■ Given exercise
Copy out each line exactly as it appears.

3D code data
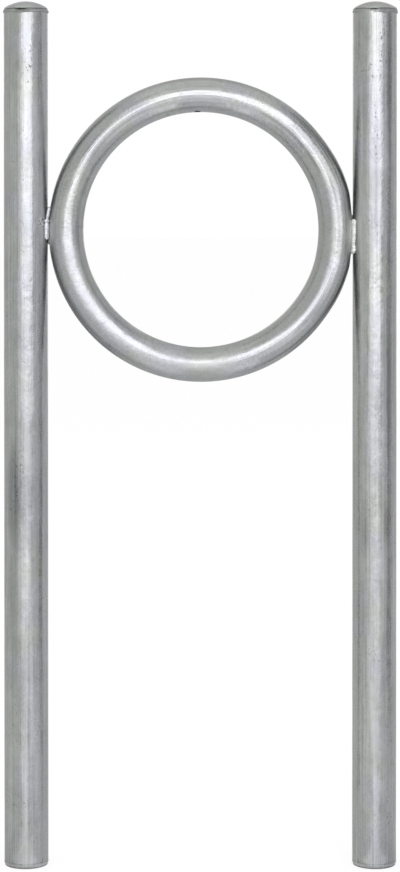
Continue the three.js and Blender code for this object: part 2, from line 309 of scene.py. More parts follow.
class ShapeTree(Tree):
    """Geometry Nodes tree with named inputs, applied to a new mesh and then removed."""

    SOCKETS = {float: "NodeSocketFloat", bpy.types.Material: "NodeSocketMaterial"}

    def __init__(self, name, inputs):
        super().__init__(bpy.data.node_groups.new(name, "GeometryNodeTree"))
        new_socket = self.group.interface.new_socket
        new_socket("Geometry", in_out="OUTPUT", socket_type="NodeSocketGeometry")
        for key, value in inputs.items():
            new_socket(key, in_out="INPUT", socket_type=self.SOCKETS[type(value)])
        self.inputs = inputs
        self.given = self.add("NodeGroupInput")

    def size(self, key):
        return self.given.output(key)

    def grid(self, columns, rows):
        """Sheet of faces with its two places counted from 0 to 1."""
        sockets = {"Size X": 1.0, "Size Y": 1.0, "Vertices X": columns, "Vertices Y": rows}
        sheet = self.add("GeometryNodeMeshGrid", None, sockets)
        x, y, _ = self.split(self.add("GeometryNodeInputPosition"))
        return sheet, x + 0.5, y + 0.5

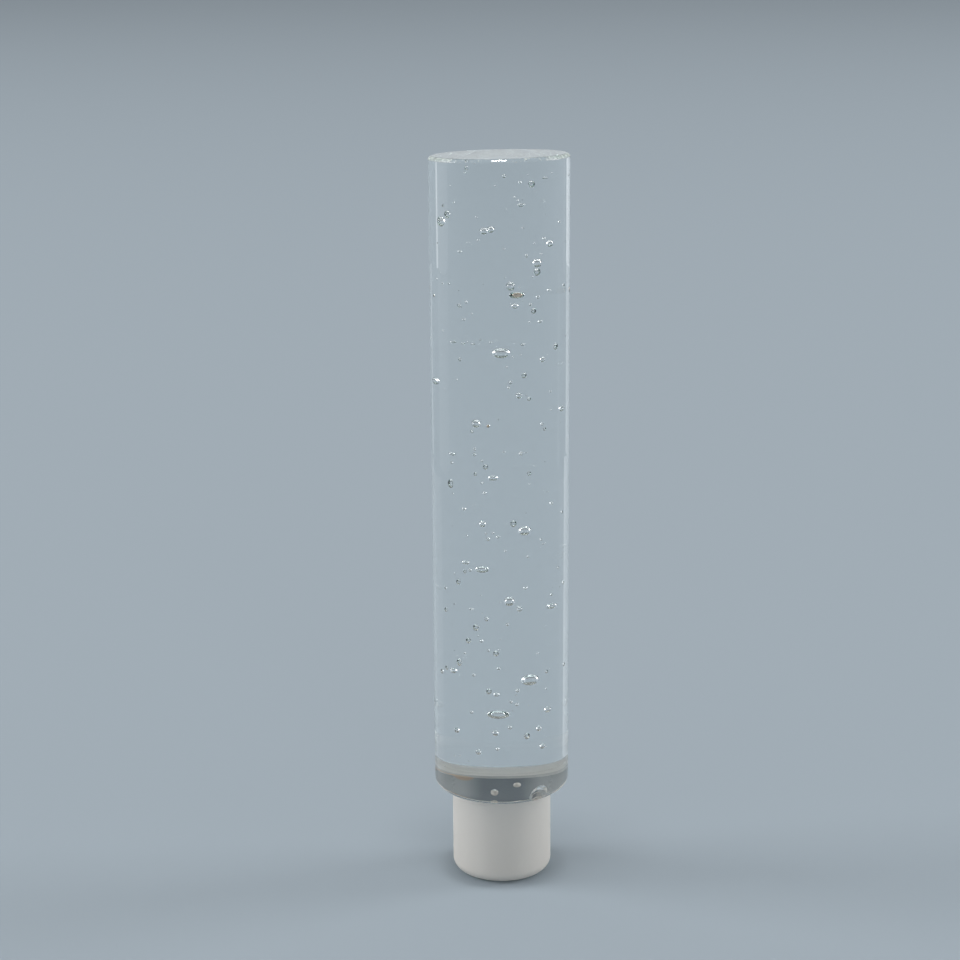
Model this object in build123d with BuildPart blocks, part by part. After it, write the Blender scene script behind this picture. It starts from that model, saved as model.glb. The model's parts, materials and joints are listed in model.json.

■ Solution below
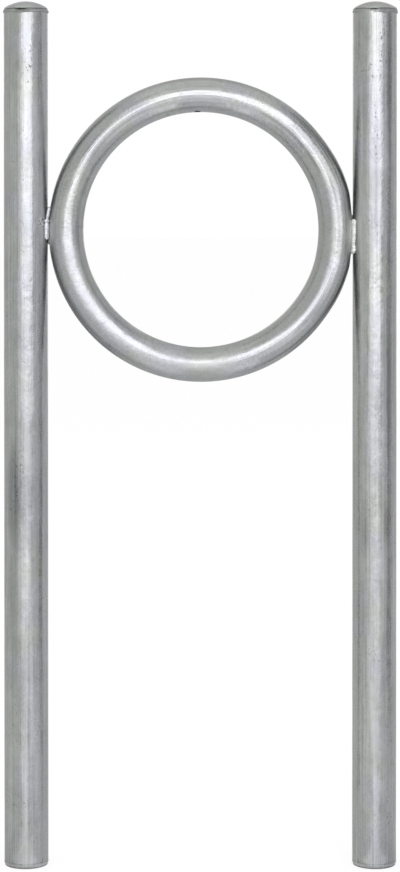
Continue the three.js and Blender code for this object: part 2, from line 309 of scene.py. More parts follow.
class ShapeTree(Tree):
    """Geometry Nodes tree with named inputs, applied to a new mesh and then removed."""

    SOCKETS = {float: "NodeSocketFloat", bpy.types.Material: "NodeSocketMaterial"}

    def __init__(self, name, inputs):
        super().__init__(bpy.data.node_groups.new(name, "GeometryNodeTree"))
        new_socket = self.group.interface.new_socket
        new_socket("Geometry", in_out="OUTPUT", socket_type="NodeSocketGeometry")
        for key, value in inputs.items():
            new_socket(key, in_out="INPUT", socket_type=self.SOCKETS[type(value)])
        self.inputs = inputs
        self.given = self.add("NodeGroupInput")

    def size(self, key):
        return self.given.output(key)

    def grid(self, columns, rows):
        """Sheet of faces with its two places counted from 0 to 1."""
        sockets = {"Size X": 1.0, "Size Y": 1.0, "Vertices X": columns, "Vertices Y": rows}
        sheet = self.add("GeometryNodeMeshGrid", None, sockets)
        x, y, _ = self.split(self.add("GeometryNodeInputPosition"))
        return sheet, x + 0.5, y + 0.5

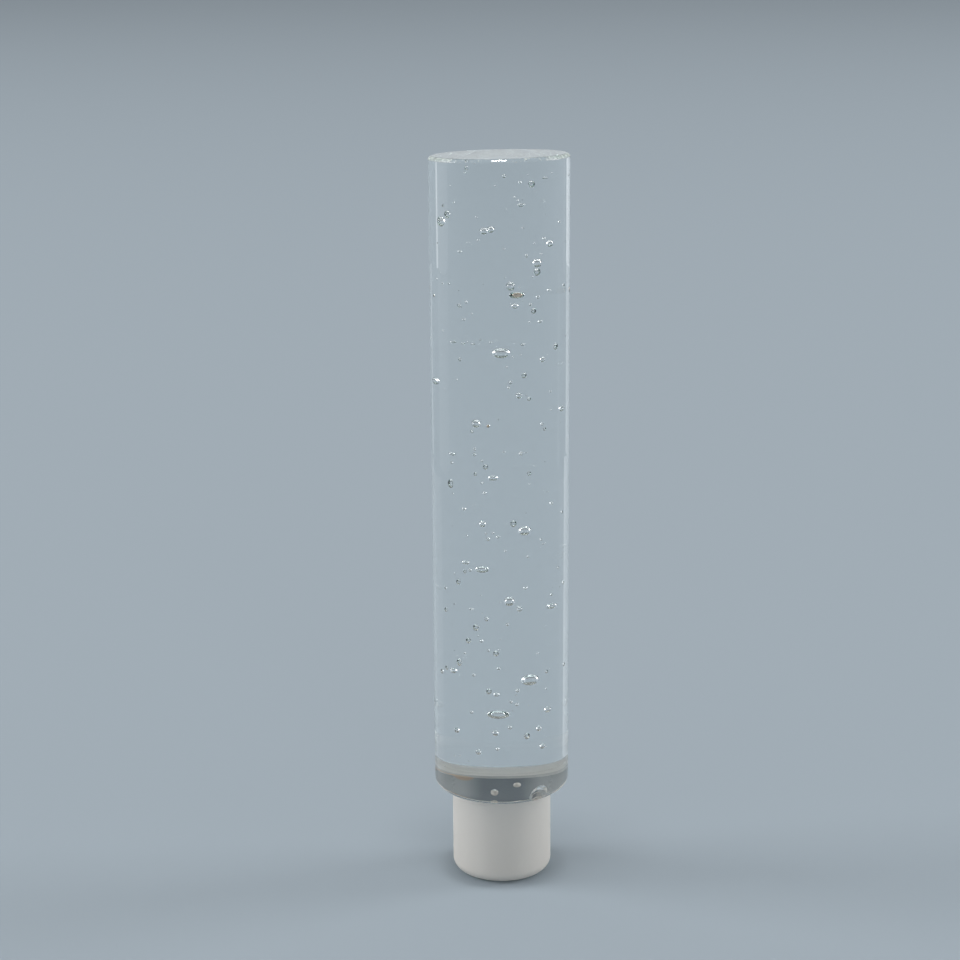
Model this object in build123d with BuildPart blocks, part by part. After it, write the Blender scene script behind this picture. It starts from that model, saved as model.glb. The model's parts, materials and joints are listed in model.json.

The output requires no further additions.